The employee said that he had not been given any training at all in the machine and that he had learned how to clean the rollers by observing rather than through any instruction process. There was no documented procedure for cleaning the rollers, and there was no record of the employee having been trained in how to operate or clean the machine safety.

In deliberating on the level of the fine (which was $32,500), the Court said there was a requirement for training and procedures to ensure the machinery was safely used by operators. The machine came without a training manual or document instructions as to cleaning, so the company had a duty to write its own documentation and processes.
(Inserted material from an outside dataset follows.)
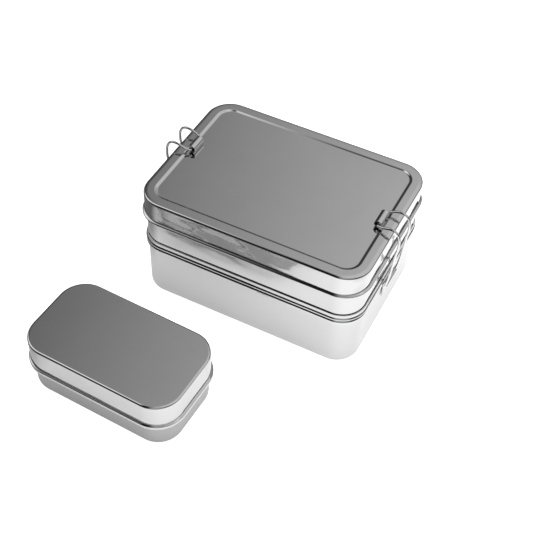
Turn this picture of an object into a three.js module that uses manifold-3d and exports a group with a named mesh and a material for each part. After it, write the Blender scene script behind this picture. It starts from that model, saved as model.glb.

Case example: Training was a reasonably practicable step

In South Pacific Meats Ltd v New Zealand Meat Workers Union Inc (2012), an employee was injured while operating a shank saw which he had not been trained to use and while under minimal supervision.

In relation to training, the High Court held that it was foreseeable that the employee, as an inexperienced saw man, would succumb to the pressure to keep up.

Reasonably practicable steps included training which emphasised the importance of not stacking the meat on the saw bench, even if under pressure, because of the danger to his safety.

The Court also held that supervision of the employee was inadequate. The supervisor should have more closely monitored how the employee was coping on the shank saw in the circumstances. Had there been closer monitoring, it is likely that someone would have seen he was getting behind, did not have a table, and/or was stacking meat on the bench top contrary to instructions. Had a supervisor observed this, he or she would have been able to intervene.

The company was fined $23,000 for breaching section 6 of the Health and Safety in Employment Act 1992 and ordered to pay reparation of $5000.